Petrophysical parameters and net pay thickness maps of the Upper Safa reservoirs show different values along the study area. The main factor controlling differences in petrophysical properties and thickness of these reservoirs is the type of sandstone facies. Shales cause a major reduction in the porosity and consequently reduce the gas saturation as observed in unit B. This reservoir is normally characterized by low resistivity net pay zone. The best reservoir characteristics were observed in unit A, which has high porosity, low shale content, and low water saturation. Maps of reservoir parameters indicate areas for future gas development in the central part of the Obaiyed Field along a belt in the NW–SE direction.

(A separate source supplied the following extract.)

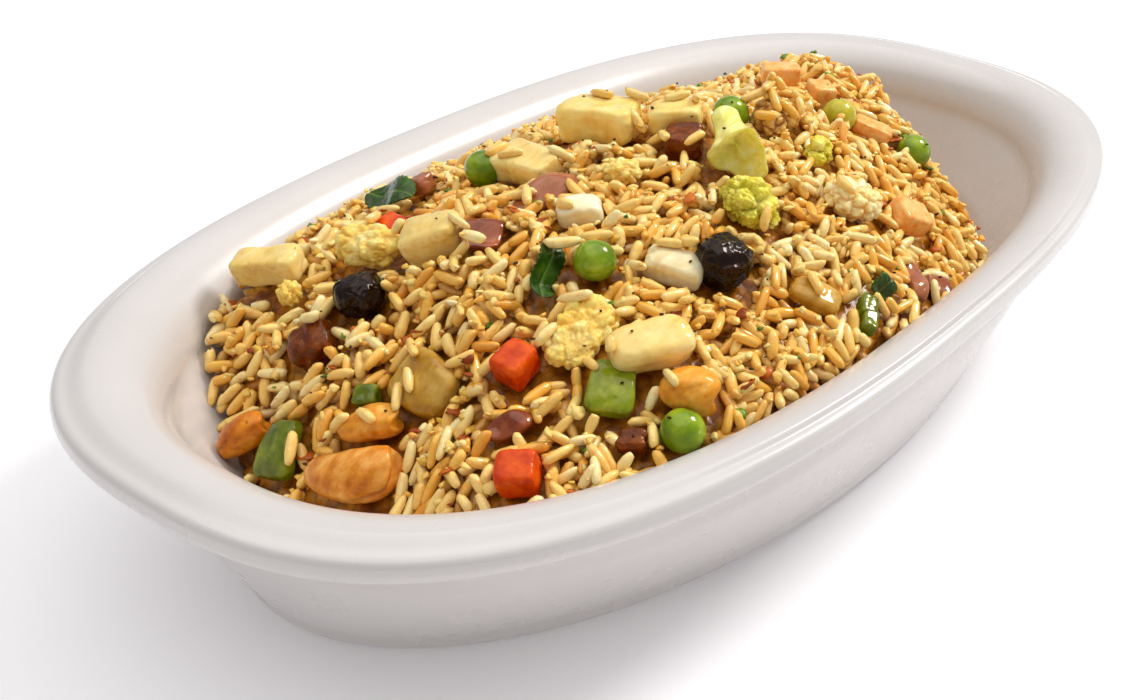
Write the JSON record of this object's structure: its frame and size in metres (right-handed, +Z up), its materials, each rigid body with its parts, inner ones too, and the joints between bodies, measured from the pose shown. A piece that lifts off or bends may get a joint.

The information contained in this paper clearly demonstrates the importance of building a depositional model for an improved understanding of the petrophysical distribution of Upper Safa reservoir properties in the Obaiyed Field. This study used the litho-stratigraphic framework and defined well log relationships to create a local picture of the depositional environment for the Upper Safa interval. The depositional environment, and its impact on the petrophysical characteristics of Upper Safa reservoirs, allows for improved recognition of potential hydrocarbon charged regions for economic gas production.